Palestine Final Fortress (Hebrew: תוכנית המבצר האחרון לארץ ישראל or Final Fortress For The Land Of Israel) was the British 1942 defence plan for Mandatory Palestine at World War II against a possible German invasion from the north.

==History==
During World War II, Mandatory Palestine twice faced the danger of invasion by the German army and its allies. The first began when Nazi Germany conquered France in June 1940 and the rise of the pro-Nazi regime of Vichy France, which controlled Lebanon and Syria. This made the possibility of a German invasion from the north highly probable. That summer, the British armed forces started preparing a defence line against invasions from the north.

The following year, between June and July 1941, the British captured Lebanon and Syria from Vichy France. However, this had not removed the threat of a major German invasion from the north, as the British believed that the Red Army might not hold the line against Nazi Germany. Even though the defence line in the Soviet Union had been stabilized, the British made a strategic plan for the retreating troops out of Syria to be assembled in the mountainous region between Mount Carmel and the Jordan Rift Valley. This topography was believed to be effective against the Nazi German tank force (Panzerwaffe). This plan was referred to as Palestine Final Fortress (PFF) of "Defence of the Last Position Palestine". In early 1942, the British declared the Mount Carmel region a closed military area and began massive infrastructure work.

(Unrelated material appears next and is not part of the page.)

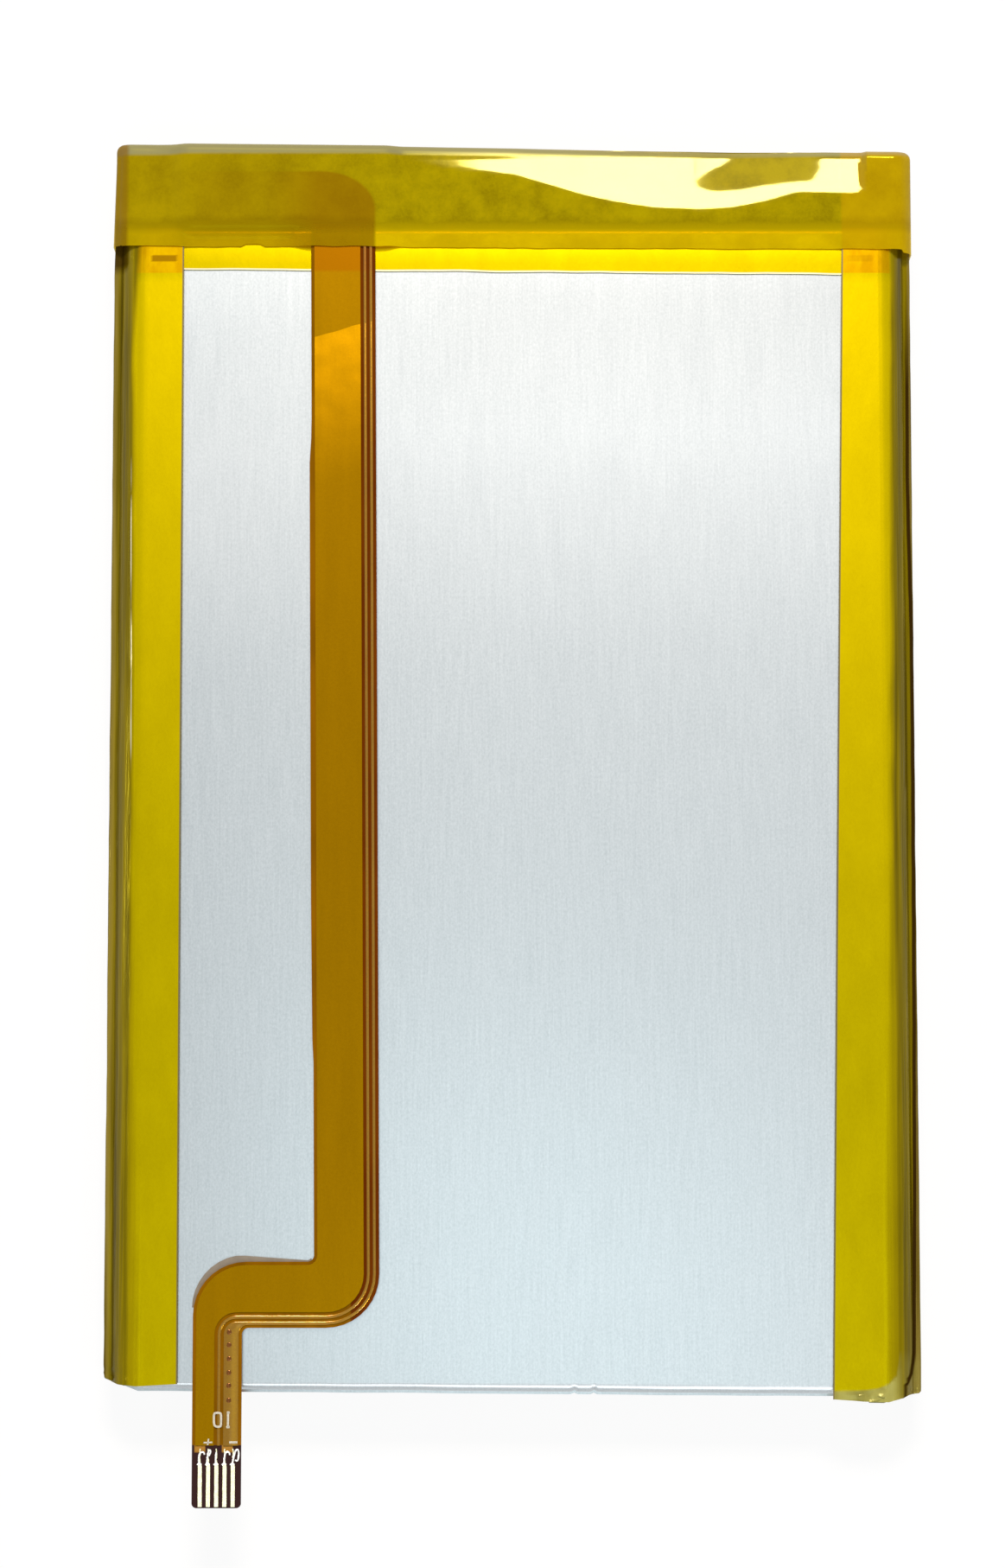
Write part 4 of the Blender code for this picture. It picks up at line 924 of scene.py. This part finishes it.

In 1942, the threat of a German invasion from the south increased with the Afrika Korps advance into Egypt. Yishuv leaders discussed plans to defend against genocide of the Jewish population by the German army and by local Nazi supporters among the Arab population, which was expected in the event of British retreat from Palestine. The Haganah's "Plan of the North" included use of Palestine Final Fortress structures. The Yishuv also called their plan "Masada on the Carmel" and "Haifa-Masada-Musa Dagh". Although the Yishuv had cause for worry during the 200 days of dread, no further actions were taken by the British nor by the Yishuv to prepare against possible invasion by the Axis powers. In late 1942, the threat of invasion from the south was lifted following the Allied victory in the Second Battle of El Alamein and the subsequent German retreat westwards across North Africa.